Я потаенно пробрался с пустой бутылкой, единственной уликой моего вчерашнего падения, за сарай с дровами и, старый конспиратор, спрятал ее в зарослях бузины.
В общем, на то он и первый день, на всякие помехи, рассуждал я, возвращаясь к себе. Так заведено в природе, — не появись одно, наверняка помешает другое. Но вечерком я постарался на славу, и бутылки нет — то есть сметено препятствие, сметено с дороги, а рано или поздно ее все равно предстояло осушить. Теперь ничто не помешает закатать, как следует, рукава и взяться за дело. Только бы привести себя в порядок и, главное, выдержать сутки, не пить, пересилить жажду.
И потом, почему я должен пыхтеть над сценарием, сказал я себе. Да ну его к дьяволу! Мало ли мной уже упущено в жизни? Мог сделать, а не сделал, пропустил. Одним деянием больше — другим меньше, какой тут счет? Обещал коллегам? Скажут, слюнтяй? Ну и слюнтяй. И ничего с этим не поделаешь, не все же из стальной брони.
Да нет, еще рано сдаваться, я напишу сценарий, а ребята поставят передачу, сказал я себе. И нечего распускать нюни. Подумаешь, расклеился от одной бутылки.
Я подставил отяжелевший затылок под кран. Холодная струя разбивалась о темя, словно о булыжник, и падала дальше в три потока. На втором этапе самоврачевания был проглочен кружочек пирамидона, и не мешало б за ним отправить второй для усиления заряда, но таблетка оказалась последней. Я шаманил над собой и так и этак, пил, глотал, стоял на голове и грел прохладные дверные ручки и стекла лбом. Потом, стараясь не смотреть на подоконник, отправился пошляться по воздуху. Воздух и вода — единственное, что принимал мой потрясенный организм. А на подоконнике лежали консервы, но одна только мысль о еде вызывала тошноту.

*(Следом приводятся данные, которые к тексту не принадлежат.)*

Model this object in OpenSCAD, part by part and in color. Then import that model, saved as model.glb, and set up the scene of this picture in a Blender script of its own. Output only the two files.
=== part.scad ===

Я шел по тропинке вдоль цветочных газонов, они благоухали, очевидно, вовсю, а нос мой переводил это неистовство ароматов на грубый солдатский язык больницы. Флоксы запахли эфиром, от жасмина разило густой карболкой. А дух валерьянки так и бил в ноздри. Он крепчал с каждым шагом, будто я погружался в густой раствор.
Я отвел куст шиповника и, зажимая ноздри, вышел на лужайку. Здесь пиршествовал Пират. Он страстно лакал из жестяной миски, а балерина то и дело что-то подливала из пузырька с сигнатуркой. Она сидела на скамье для ног, и стан ее был прям, как столб. Она «держала спину».
— Врачуете? — спросил я с усилием.
— В некотором смысле да. — подтвердила старуха и подняла голову. — О, вам не по себе? И вид у вас, будто вы отметили свой приезд. И при том немножко лихо. А? Признавайтесь!
Голос у нее был добродушен, будто ей льстило все это, ну то, что я невольно обмыл новоселье на ее дачном участке.
— Просто головная боль. В пору вашей юности это называлось мигренью, — как можно уверенней соврал я.
— Ну, ну. Меня не проведешь. Мой глаз на это наметан, — засмеялась Ирина Федоровна и шутливо погрозила сухим длинным пальцем.
— У меня насморк. И к этому же хроническая бессонница. — Я поспешно укрепил свою оборону новыми бутафорскими кирпичами.
— Только что он… — балерина жестом государственного обвинителя указала на пса, — принес пустую бутылку из-под столичной и сложил к подножию моего крыльца, словно это была бесценная вещь. Спрашивается: как она попала на мой участок, если у нас никто не пьет? Может, бутылка упала с неба? Сама?
«Ах, Пират, Пират, наверное, быть другом человека не так уж и трудно. Особенно, если он тебя кормит. Сложнее дружить со всеми людьми. Будь, Пират, другом людей!» — мысленно сказал я собаке, но та увлеченно трудилась над миской.
А балерина, лукаво прищурясь, ждала ответа.
— Спрашиваете, отвечаем, — сказал я. — Вы правы: бутылки сами не падают. Их бросают. Некто, пожелавший остаться неизвестным, проходя ночью мимо вашей дачи, выпил остаток водки, а бутылку забросил в кусты, за вашу ограду. Не тащить же ее домой?
— Может, было и так, — засмеялась балерина. — Тем более, что рассказываете со знанием дела. Не отчаивайтесь, — предупредила она, неверно истолковав протестующее движение моей руки, — я вас не осуждаю. Ибо знаю: мужчине необходимо!